Access to funding is cited as the top priority for global action by 70 percent of entrepreneurs, who agree that obtaining finance remains difficult as their businesses grow and develop, and the sources of finance they rely on change. The barometer highlights that governments should create a range of mechanisms and institutions that provide entrepreneurs with capital at every stage of growth, alongside providing support and mentoring, which is essential to enable entrepreneurs to use this capital effectively.
The US ranks highest overall for providing access to funding, followed by UK and China. While in the US only 15 percent of entrepreneurs report that it is very difficult to find funding, in countries such as Italy and Argentina this figure is much higher at 45 percent and 40 percent, respectively. Access to early-stage funding is starting to improve, with the US, Canada, and Australia as well as Saudi Arabia and Indonesia performing well in providing funding for startups. Further innovation is required to broaden the early-stage funding eco-system. This includes large corporate venturing sources of funding to boost their own innovation pipelines while supporting entrepreneurial business.
Companies would also benefit significantly from relief on indirect taxes which often serve as a fixed overhead expense. Eighty-three percent of entrepreneurs agree that an innovation focused tax incentive would improve entrepreneurship in their countries.
“Given the scale of this problem in certain markets in particular governments have to be innovative. Entrepreneurs are looking to their governments to incentivize new sources of funding whether it is unlocking bank lending to entrepreneurs, providing public funds, crowd sourcing or microfinance. Being creative can be a demonstrable success – nearly half of the entrepreneurs who are aware of crowd funding agree that it has improved their country,” says Maria Pinelli, EY’s Global Vice-Chair, Strategic Growth Markets. She notes that, in order for G20 governments to continue to stimulate job creation, there is a need to support entrepreneurship by attracting migrant entrepreneurs as truly global talent base, treating women entrepreneurs as a major market in their own right, and incentivizing young entrepreneurs. “Entrepreneurs have the power to create jobs and drive growth – but first we need to give them the tools and environment that will enable them to succeed,” Pinelli explains.
In Schreiber’s view, “the message is clear – governments, entrepreneurs, and corporations have to work together to spur growth across the G20.” “For governments, there is a clear call to action to both improve financial and regulatory environments to better support entrepreneurship, but also to do more to encourage an entrepreneurial culture. As well as directly boosting access to funding public policy also needs to consider a more long term holistic approach to innovation and enterprise,” the expert emphasizes.

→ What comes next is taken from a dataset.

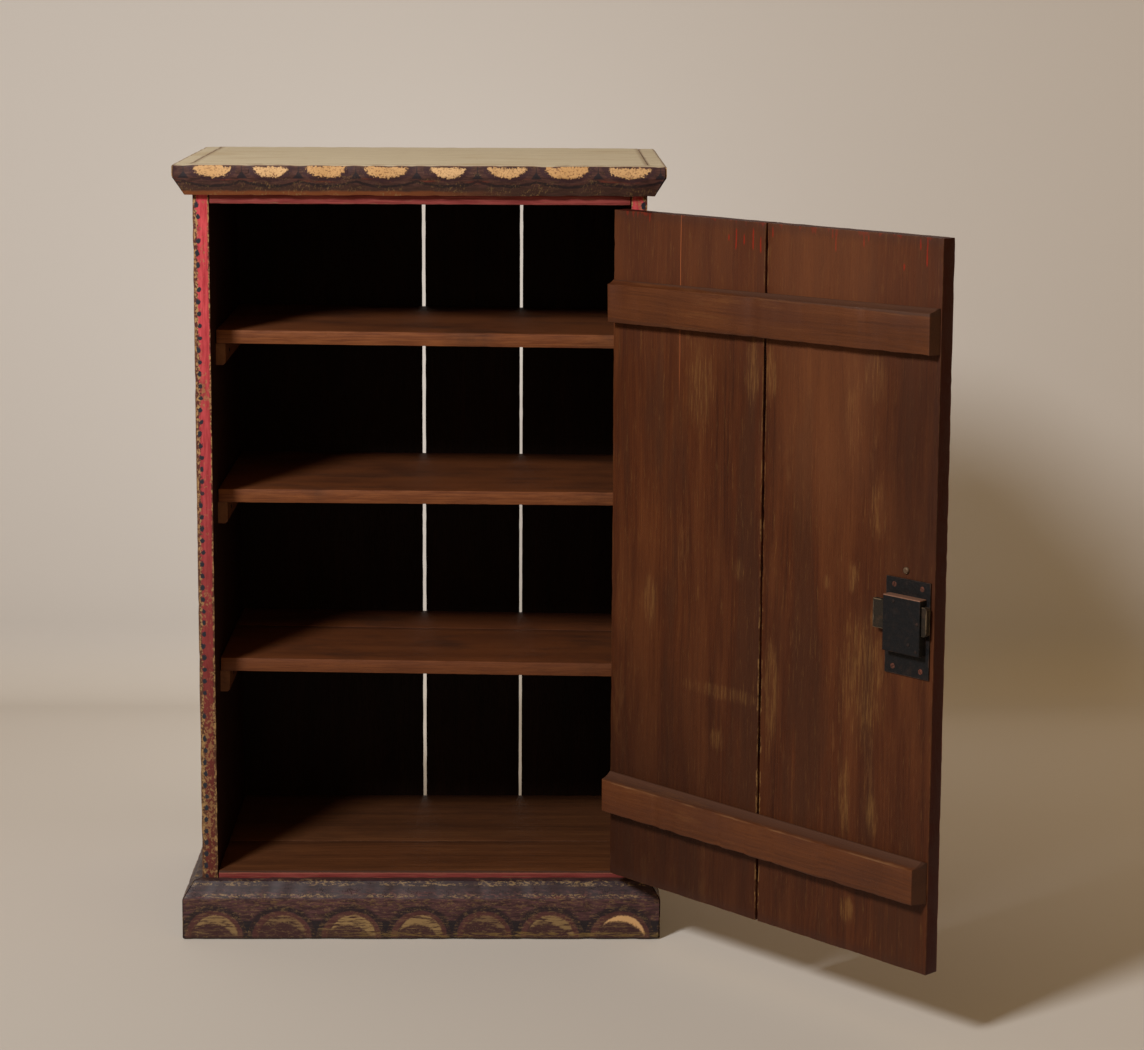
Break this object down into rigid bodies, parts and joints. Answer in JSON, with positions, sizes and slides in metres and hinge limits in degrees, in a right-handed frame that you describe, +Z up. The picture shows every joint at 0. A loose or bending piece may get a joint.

So what measures should Ukraine take to improve its business conditions and buck the negative global trend? The Day put this question to some experts.
COMMENTARIES
“ECONOMIC LAWS SHOULD BE REVISED”
Oleksandr KENDIUKHOV, chairman, All-Ukrainian League of Economists:
“The state should support the development of business and entrepreneurship. But in what way and in what directions? Ukrainian entrepreneurs often suggest extremely irrational methods and approaches to economic development. They put emphasis on carrying out large-scale high-cost infrastructural projects that are supposed to stimulate economic processes. These measures produce a short-term economic effect but cause considerable harm in the long term, for they warp investment process. Instead of establishing new competitive production facilities, they build infrastructural units that do not promote this country’s competitiveness in the world. This only conserves the problem of the old production base, which in turn leads to Ukraine’s perennial negative trade balance. In my view, to ward off the negative influence of the tendency mentioned in the report, Ukraine should simplify as much as possible the red tape, revise the economic law, as Singapore once did, and simplify the tax system which now robs the entrepreneur of very much time. If you compare annual man-hours with taxation, this will be 46 hours in Singapore and 1,400 in Ukraine! This slows down the production process. Besides, in my view, the state should directly fund the growth of a new production base and cost-effective high-technology facilities. This will revitalize businesses because the main investments in a new production base will be handled – through order placement – by small- and medium-scale businesses. Therefore, the latter will reap profits and the national economy will have a positive trade balance. The business development situation in Ukraine has in fact remained unchanged in the past few years.”
“SMALL- AND MEDIUM-SCALE BUSINESSES CAN CREATE NEW JOBS”
Volodymyr LANOVY, former economics minister of Ukraine:
“It is quite clear why foreigners are worried: the global financial system is unstable. The term of various guarantees and loans has also been reduced. This complicates things in business. This raises the necessity of state-sponsored innovations. In fact it is a call to make riskier investments in business startups. Ukraine has to compete in these conditions. But how? No innovations – no desire to support them. No capital owners invest their money in Ukraine’s economic sectors, for they are still to be modernized and many of them put out raw materials rather than high-profit added-value products. How can we get rid of this? The state should give business more freedom, while small- and medium-scale businesses can create new jobs. And this requires incentives, encouragements, and state-budget-based support for privileged bank crediting. It would also be a good idea to boost innovation stimulation funds. Finally, we should revise the structure of budgetary expenditures. At present, though, the state often finances loss-making businesses. It is an anachronism which is banned in the EU. So Ukraine should change the structure of budgetary financial flows. Although official statistics say the number of the unemployed is not increasing, it is no occasion for joy. They either go abroad or stay at home, waiting for better times, while the number of newly-created jobs is falling rather than rising.”